The daily chart is on the left and the hourly chart on the right. There is no denying the strength of the dollar with the P&F chart giving it a projection of 83+ for the short-term. However, some negative divergence is appearing in the daily chart, and the hourly prices are forming a wedge pattern with the top indicator severely overbought and the lower one losing its upside momentum. This means that the dollar is probably nearing a near-term pause, and this would allow the indices the opportunity to continue their uptrends.
We will have to keep a close watch on the VIX, the dollar, and the SPX over the next few days to see if the index can squeeze a few extra points on the upside to meet its next projection.
GLD has now formed a triple top at its 139 projection level. In the last newsletter, I mentioned that it looked as if the ETF was forming a terminal pattern in the trend which started at 114. The triple top reinforces this view. GLD has now moved completely out of its short-term (green) channel, and the last up-move looks like it was a back-test of the lower trend line.

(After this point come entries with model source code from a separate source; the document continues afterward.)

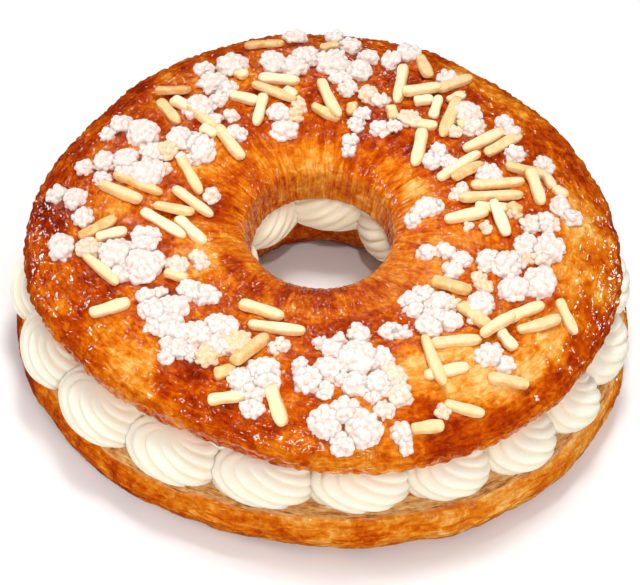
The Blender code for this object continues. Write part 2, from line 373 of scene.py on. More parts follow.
# Almond slivers: angle in degrees and distance in mm of each end, how far that end is lifted by
# what lies under it in mm, and how toasted the sliver is, from 0 to 1
SLIVERS = (
    (138, 110, 3.0, 131, 98, 0.5, 0.90),
    (139, 105, 0.0, 143, 86, 0.0, 0.55),
    (137, 99, 0.0, 136, 88, 0.0, 0.05),
    (136, 90, 1.0, 136, 70, 0.0, 0.35),
    (135, 71, 1.0, 138, 50, 0.0, 0.20),
    (139, 76, 0.0, 138, 68, 0.0, 0.05),
    (155, 84, 0.0, 154, 76, 0.0, 0.15),
    (156, 73, 0.5, 169, 57, 0.0, 0.45),
    (169, 97, 0.5, 174, 73, 0.0, 0.60),
    (173, 101, 0.0, 179, 81, 0.0, 0.35),
    (170, 69, 0.0, 183, 50, 0.0, 0.10),
    (180, 75, 0.0, 185, 58, 3.0, 0.40),
    (183, 80, 0.0, 197, 63, 0.0, 0.05),
    (186, 65, 0.0, 203, 56, 0.0, 0.10),
    (191, 107, 0.0, 186, 91, 0.0, 0.85),
    (192, 100, 0.0, 191, 87, 0.0, 0.10),
    (197, 107, 0.0, 209, 100, 0.0, 0.30),
    (212, 80, 0.0, 218, 74, 0.0, 0.35),
    (213, 117, 0.0, 216, 101, 0.0, 0.20),
    (110, 117, 0.0, 101, 113, 0.0, 0.80),
    (111, 89, 0.0, 99, 83, 0.0, 0.10),
    (114, 85, 2.0, 101, 72, 0.5, 0.50),
    (122, 84, 0.0, 114, 75, 0.0, 0.10),
    (112, 77, 2.5, 120, 63, 0.0, 0.15),
    (92, 84, 0.0, 84, 60, 3.2, 0.20),
    (95, 68, 0.0, 84, 61, 0.0, 0.55),
    (92, 107, 0.0, 88, 111, 0.0, 0.60),
    (116, 98, 0.0, 114, 92, 0.0, 0.30),
    (104, 79, 0.0, 101, 74, 0.0, 0.20),
    (80, 71, 0.0, 79, 65, 0.0, 0.60),
    (70, 104, 0.0, 65, 78, 0.0, 0.15),
    (68, 116, 0.0, 62, 103, 0.0, 0.50),
    (65, 83, 3.2, 57, 99, 1.0, 0.20),
    (57, 96, 0.0, 54, 118, 0.0, 0.50),
    (60, 83, 0.0, 56, 90, 0.0, 0.00),
    (51, 80, 0.0, 55, 93, 1.0, 0.05),
    (52, 94, 0.0, 51, 104, 0.0, 0.10),
    (50, 97, 3.0, 42, 74, 0.5, 0.60),
    (66, 74, 0.0, 62, 68, 0.0, 0.50),
    (55, 72, 0.0, 47, 77, 0.0, 0.30),
    (42, 85, 0.0, 41, 90, 0.0, 0.25),
    (50, 71, 0.0, 38, 54, 0.0, 0.15),
    (32, 77, 0.0, 33, 100, 0.0, 0.25),
    (27, 84, 0.0, 30, 106, 0.0, 0.50),
    (23, 58, 0.0, 28, 82, 0.0, 0.15),
    (20, 64, 0.0, 23, 80, 0.0, 0.70),
    (20, 89, 0.0, 14, 105, 0.0, 0.55),
    (16, 97, 3.2, 3, 97, 0.0, 0.20),
    (14, 104, 0.0, 9, 104, 0.0, 0.10),
    (9, 105, 0.0, 6, 108, 0.0, 0.10),
    (14, 70, 0.0, 12, 93, 0.0, 0.40),
    (8, 63, 0.0, 6, 90, 0.0, 0.40),
    (3, 69, 0.0, 1, 83, 0.0, 0.10),
    (356, 56, 0.0, 0, 74, 0.0, 0.20),
    (3, 76, 3.4, 350, 82, 0.5, 0.00),
    (2, 83, 0.0, 359, 87, 0.0, 0.70),
    (240, 69, 0.0, 257, 68, 0.0, 0.30),
    (247, 79, 0.5, 265, 74, 0.5, 0.20),
    (249, 104, 3.0, 254, 81, 0.0, 0.75),
    (246, 110, 0.0, 250, 104, 0.0, 0.75),
    (247, 121, 0.0, 254, 114, 0.0, 0.15),
    (259, 108, 0.0, 263, 123, 0.0, 0.20),
    (320, 62, 0.0, 324, 78, 0.0, 0.80),
    (317, 79, 0.0, 316, 96, 0.0, 0.50),
    (321, 98, 0.0, 330, 106, 0.0, 0.25),
    (312, 97, 2.8, 322, 100, 3.0, 0.20),
    (320, 104, 0.0, 329, 114, 0.0, 0.40),
    (333, 110, 0.0, 328, 122, 0.0, 0.30),
    (300, 89, 0.0, 312, 97, 0.0, 0.30),
    (299, 84, 2.8, 296, 109, 2.6, 0.40),
    (294, 102, 0.0, 304, 105, 0.0, 0.20),
    (317, 100, 0.0, 316, 109, 0.0, 0.10),
    (306, 113, 0.0, 312, 123, 0.0, 0.50),
    (295, 115, 0.0, 301, 124, 0.0, 0.30),
    (287, 122, 0.0, 293, 123, 0.0, 0.40),
)

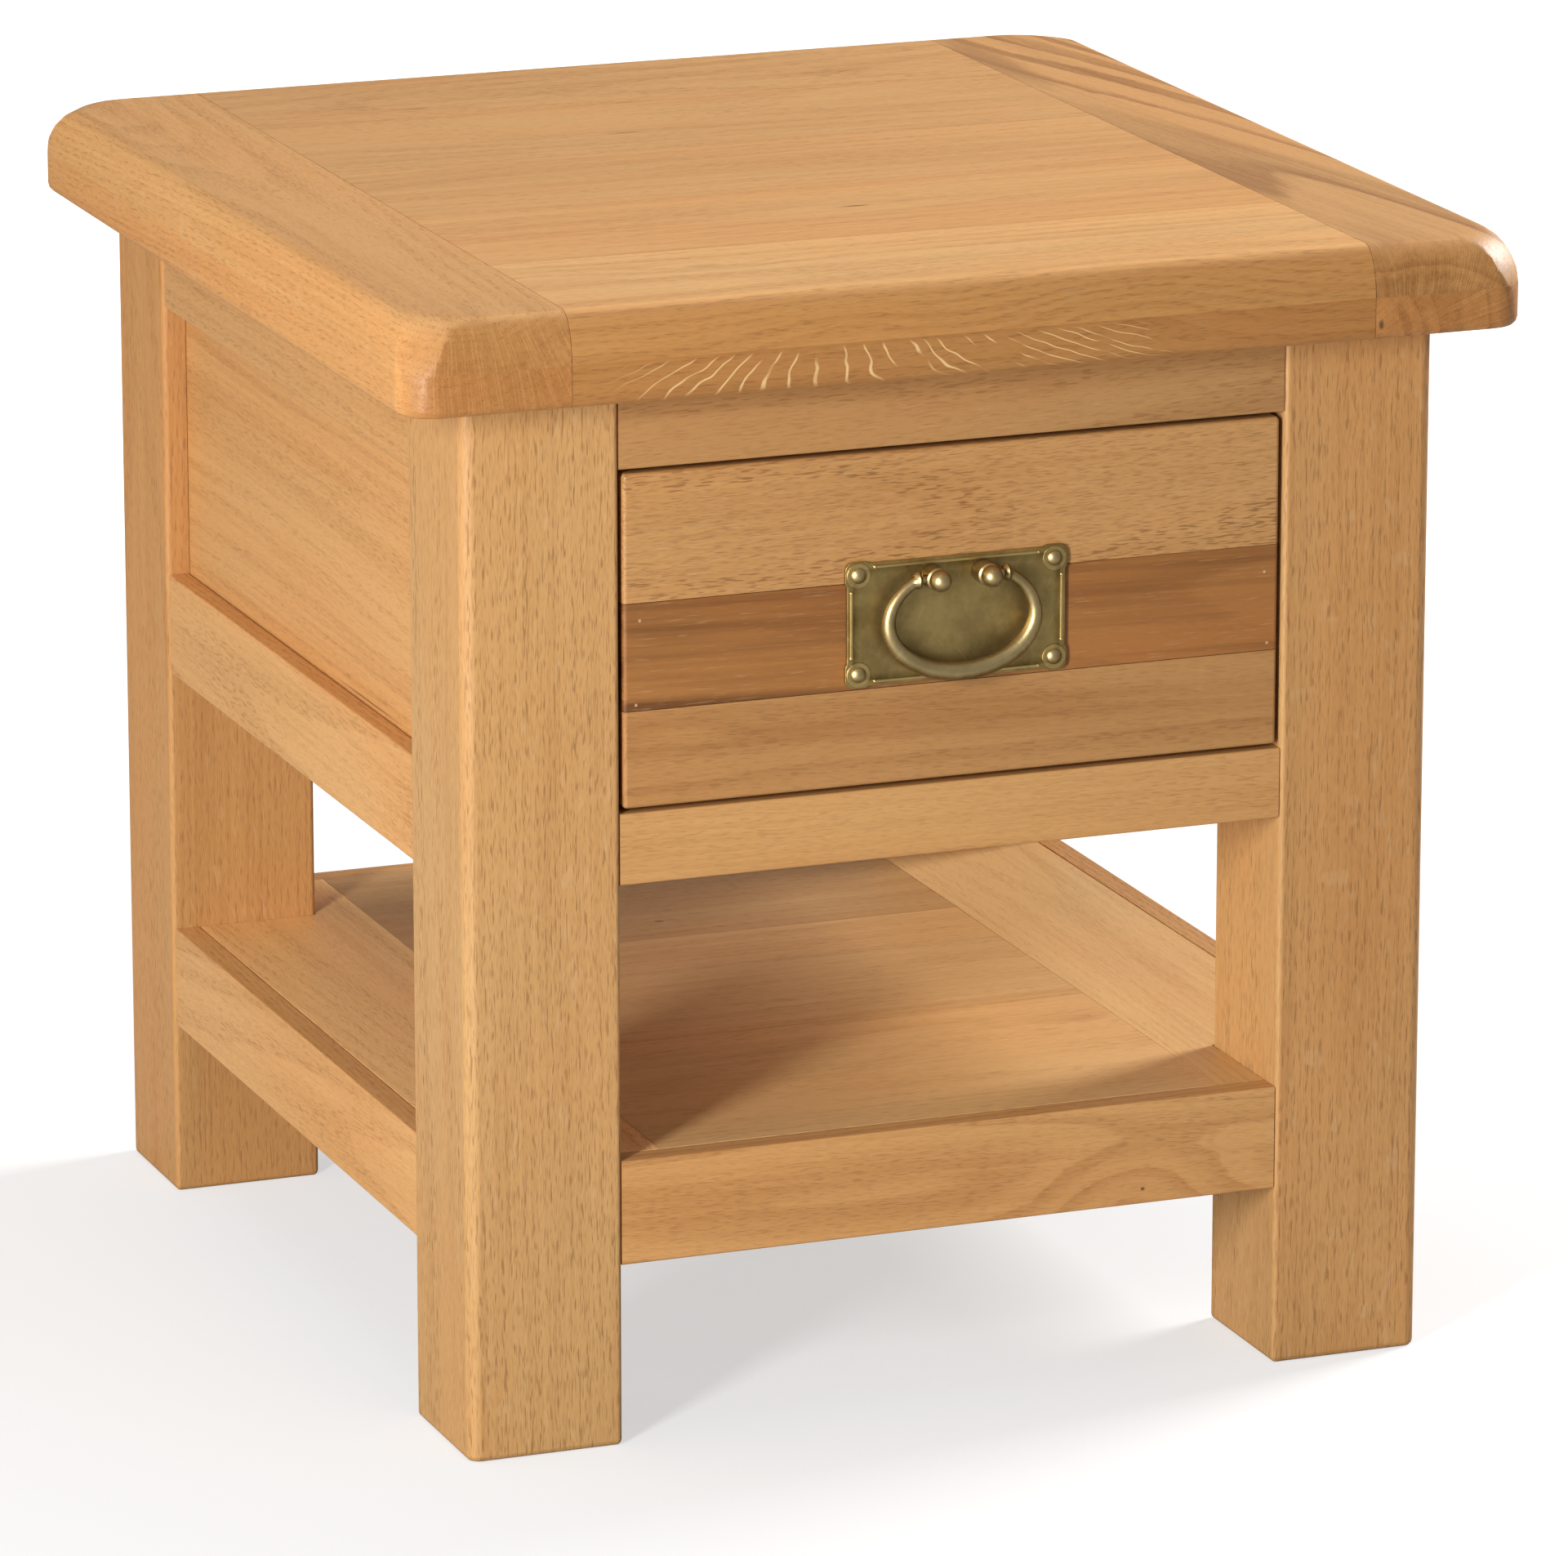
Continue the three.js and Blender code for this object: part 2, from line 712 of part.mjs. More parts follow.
// The bail hangs in one upright plane: two pins turned inwards into the posts, a collar on each,
// then an oval loop that swells towards its lowest point.
function makeBail() {
  const collarX = postX + postRadius + collarClearance + collarHalfLength;
  const pinEnd = postX + postRadius - bailPinDepth + gap;
  const startTurn = Math.acos(collarX / bailHalfWidth);
  const ovalHalfHeight = bailDrop / (1 + Math.sin(startTurn));
  const ovalZ = pivotZ - bailDrop + ovalHalfHeight;
  const half = [];
  for (let i = 0; i <= 14; i++) {
    const turn = startTurn - ((startTurn + Math.PI / 2) * i) / 14;
    half.push([bailHalfWidth * Math.cos(turn), ovalZ + ovalHalfHeight * Math.sin(turn)]);
  }
  const other = half.slice(0, -1).map(([x, z]) => [-x, z]);
  const points = [...half, ...other.reverse()].map(([x, z]) => new THREE.Vector3(x, pivotY, z));
  const path = new THREE.CatmullRomCurve3(points);
  const section = new THREE.Shape();
  section.absarc(0, 0, 1, 0, Math.PI * 2);
  const steps = 44;
  const tube = new THREE.ExtrudeGeometry(section, { steps, extrudePath: path, curveSegments: 6 });
  swell(tube, path.getSpacedPoints(steps));
  const solids = [solidOf(tube)];
  for (const side of [-1, 1]) {
    const profile = [];
    for (let i = 0; i <= 6; i++) {
      const turn = (i / 6) * Math.PI;
      profile.push(new THREE.Vector2(collarRadius * Math.sin(turn), -collarHalfLength * Math.cos(turn)));
    }
    const collar = new THREE.LatheGeometry(profile, 14);
    collar.rotateZ(-Math.PI / 2);
    collar.translate(side * collarX, pivotY, pivotZ);
    solids.push(solidOf(collar));
    solids.push(rod(bailPinRadius, [side * pinEnd, pivotY, pivotZ], [side * collarX, pivotY, pivotZ], 12));
  }
  return unionOf(solids);
}

// Gives each ring of a unit tube its own radius, thickest where the loop hangs lowest.
function swell(tube, rings) {
  const position = tube.attributes.position;
  const vertex = new THREE.Vector3();
  for (let i = 0; i < position.count; i++) {
    vertex.fromBufferAttribute(position, i);
    let nearest = rings[0];
    for (const ring of rings) {
      if (ring.distanceToSquared(vertex) < nearest.distanceToSquared(vertex)) nearest = ring;
    }
    const fall = THREE.MathUtils.clamp((pivotZ - nearest.z) / bailDrop, 0, 1);
    const radius = THREE.MathUtils.lerp(bailEndRadius, bailMiddleRadius, fall);
    vertex.sub(nearest).multiplyScalar(radius).add(nearest);
    position.setXYZ(i, vertex.x, vertex.y, vertex.z);
  }
}

// ---- Assembly ----------------------------------------------------------------------------
for (const [end, sideY] of ends) {
  for (const [hand, sideX] of hands) addPiece(`leg_${end}_${hand}`, makeLeg(sideX, sideY), "oak");
}
for (const rail of rails) addPiece(rail.name, makeRail(rail), "oak");
for (const rail of panelRails) {
  addPiece(rail.name.replace("low_rail", "panel"), panelBlock(rail, panelTongue, 0), "oak");
}

const topJoint = topWidth / 2 - topEndBoardWidth;
const topSpan = [-topDepth / 2, topDepth / 2, topBottom, tableHeight];
const slab = makeSlab().subtract(screwHoles(gap));
addBoardRow("top_board", slab, topBoardCount, topJoint, ...topSpan, topTongue);

const shelfJoint = legInnerX - shelfEndBoardReach;
const shelfSpan = [shelfFront, shelfBack, shelfTop - shelfThickness, shelfTop];
const shelf = makeShelf();
addBoardRow("shelf_board", shelf, shelfBoardCount, shelfJoint, ...shelfSpan, shelfTongue);

for (const [hand, side] of hands) {
  const topEnd = makeEndBoard(slab, side, topJoint, ...topSpan, topTongue);
  addPiece(`top_end_board_${hand}`, topEnd, "oak");
  const shelfEnd = makeEndBoard(shelf, side, shelfJoint, ...shelfSpan, shelfTongue);
  addPiece(`shelf_end_board_${hand}`, shelfEnd, "oak");
  addPiece(`drawer_runner_${hand}`, makeRunner(side), "innerWood");
  addPiece(`drawer_kicker_${hand}`, makeKicker(side), "innerWood");
  const stopX = [side * drawerSideInner, side * drawerHalfWidth];
  const stopY = [drawerEndY + gap, drawerEndY + gap + stopLength];
  const stop = block(...stopX, ...stopY, drawerRailTop + gap, drawerRailTop + stopHeight);
  addPiece(`drawer_stop_${hand}`, stop, "innerWood");
  for (const [end, sideY] of ends) addPiece(`top_screw_${end}_${hand}`, makeScrew(side, sideY), "steel");
}

const boardNames = ["low", "middle", "high"];
const frontCuts = unionOf([
  dovetails(-1, gap),
  dovetails(1, gap),
  bottomPanel(gap),
  postStuds(studRadius + gap),
  platePins(pinShankRadius + gap, drawerFrontY + pinShankLength + gap),
]);
drawerBoards.forEach(({ bottom, top }, i) => {
  const z = [bottom + (i > 0 ? gap / 2 : 0), top - (i < drawerBoards.length - 1 ? gap / 2 : 0)];
  const board = block(-drawerHalfWidth, drawerHalfWidth, drawerFrontY, drawerInnerY, ...z);
  addPiece(`drawer_front_${boardNames[i]}`, board.subtract(frontCuts), i === 1 ? "darkOak" : "oak");
});
addPiece("drawer_bottom", bottomPanel(0), "innerWood");
addPiece("drawer_back", backBoard(0), "innerWood");
addPiece("handle_plate", makePlate(), "brass");
addPiece("handle_bail", makeBail(), "brass");
for (const [hand, side] of hands) {
  addPiece(`drawer_side_${hand}`, makeDrawerSide(side), "innerWood");
  addPiece(`handle_post_${hand}`, makePost(side), "brass");
  addPiece(`handle_nut_${hand}`, makeNut(side), "steel");
  addPiece(`handle_pin_low_${hand}`, makePlatePin(side, -1), "brass");
  addPiece(`handle_pin_high_${hand}`, makePlatePin(side, 1), "brass");
}

export default group;
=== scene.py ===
import json
import math
import random

import bmesh
import bpy
from mathutils import Euler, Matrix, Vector


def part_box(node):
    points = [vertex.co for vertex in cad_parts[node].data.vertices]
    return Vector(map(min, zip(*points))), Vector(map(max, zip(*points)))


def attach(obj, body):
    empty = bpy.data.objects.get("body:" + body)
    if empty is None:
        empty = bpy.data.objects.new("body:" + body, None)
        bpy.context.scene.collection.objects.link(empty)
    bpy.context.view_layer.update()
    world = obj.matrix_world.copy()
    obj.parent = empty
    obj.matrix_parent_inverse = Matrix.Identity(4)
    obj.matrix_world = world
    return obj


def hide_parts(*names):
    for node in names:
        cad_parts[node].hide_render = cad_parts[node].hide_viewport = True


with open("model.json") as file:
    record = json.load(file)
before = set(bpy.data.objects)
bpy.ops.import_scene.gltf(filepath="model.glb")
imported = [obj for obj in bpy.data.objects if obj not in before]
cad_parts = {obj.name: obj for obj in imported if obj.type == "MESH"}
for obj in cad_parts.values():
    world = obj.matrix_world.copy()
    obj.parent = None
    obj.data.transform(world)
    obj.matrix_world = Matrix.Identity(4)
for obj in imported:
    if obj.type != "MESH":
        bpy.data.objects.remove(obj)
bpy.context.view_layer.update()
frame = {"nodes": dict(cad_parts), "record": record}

nodeBody = {name: body for body, names in frame["record"]["behaviour"]["bodies"].items() for name in names}
nodeSlot = {entry["node"]: entry["material_slot"] for entry in frame["record"]["subparts"]}
mm = 0.001


# Selecting and shaping

def selectOnly(piece):
    bpy.ops.object.select_all(action="DESELECT")
    piece.select_set(True)
    bpy.context.view_layer.objects.active = piece


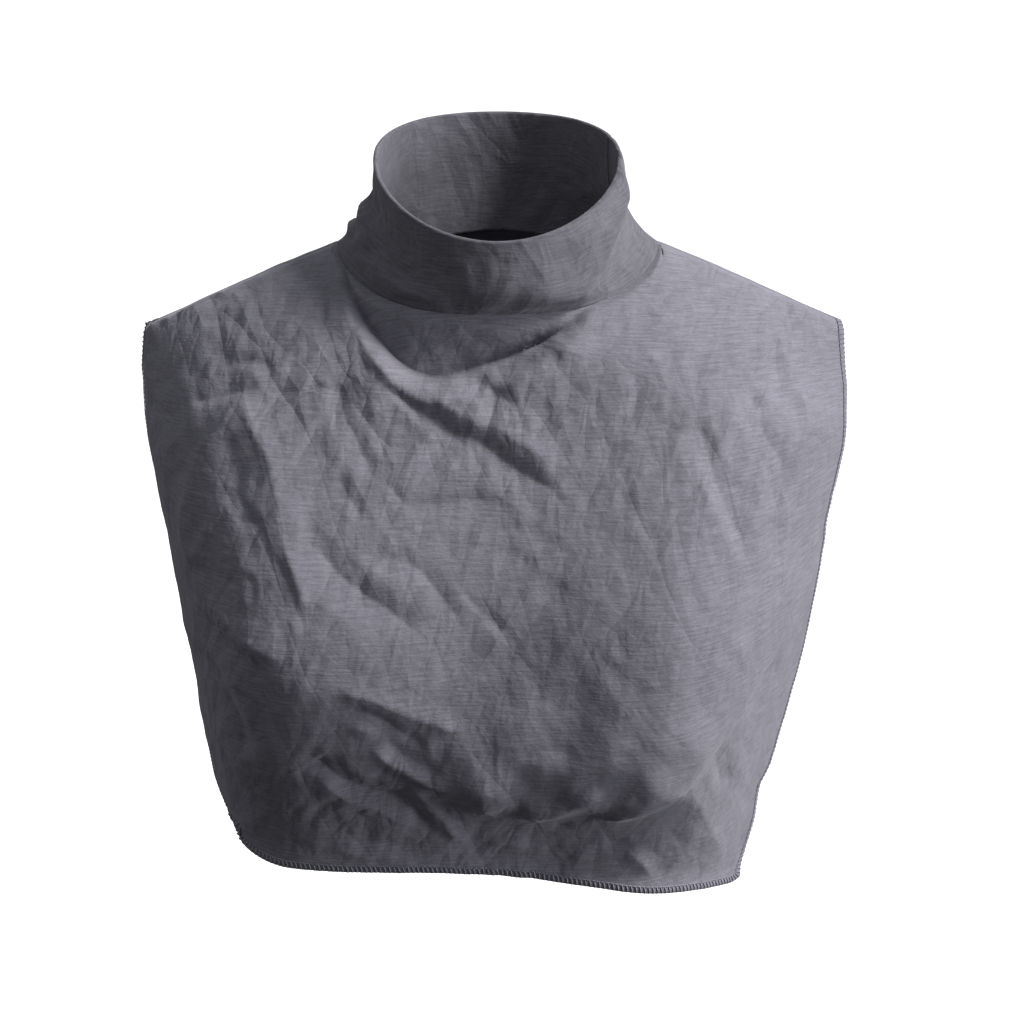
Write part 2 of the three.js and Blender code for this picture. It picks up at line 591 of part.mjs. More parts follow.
const frontGrid = bibGrid(FRONT);
const backGrid = bibGrid(BACK);
const dickey = new THREE.Group();
addPiece(dickey, "front_panel", clothGeometry(frontGrid, CLOTH), jersey);
addPiece(dickey, "back_panel", clothGeometry(backGrid, CLOTH), jersey);
addPiece(dickey, "collar", bandGeometry(), bandJersey);
addPiece(dickey, "front_edging", edgingGeometry(FRONT, frontGrid), thread);
addPiece(dickey, "back_edging", edgingGeometry(BACK, backGrid), thread);

export default dickey;
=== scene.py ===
"""A turtleneck dickey in the form it has when it is worn: two panels of fine jersey, a doubled band
collar and overlocked edges, on a plain pale floor."""

import math

import bpy
import numpy as np
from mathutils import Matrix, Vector
from mathutils.bvhtree import BVHTree


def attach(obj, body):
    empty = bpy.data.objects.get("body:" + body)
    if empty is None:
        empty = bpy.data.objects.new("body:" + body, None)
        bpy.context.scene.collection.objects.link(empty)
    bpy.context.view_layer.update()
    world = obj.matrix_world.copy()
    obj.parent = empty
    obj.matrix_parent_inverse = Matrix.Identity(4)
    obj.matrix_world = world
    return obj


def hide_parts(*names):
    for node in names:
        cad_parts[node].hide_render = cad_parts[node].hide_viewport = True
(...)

Everything about the chart action and the indicators is negative, which signals that the ETF is more likely to continue its correction than to move higher. Already there is enough distribution on the P&F chart to send prices down to 121, and perhaps as low as 111. To confirm these targets, GLD would have to trade below 130. If it adds to the distribution before declining, the projections will be increased proportionally.
Since the strength in the dollar can have a strong reverse influence on gold, the odds are very high that GLD will start a significant decline if the dollar continues its uptrend.
The SPX may be ready to start a short-term correction. In order to confirm this, it would have to close below 1266 on a daily basis, and then follow through by penetrating the 1255 level. Until this happens, the index could still move higher to reach its next projections.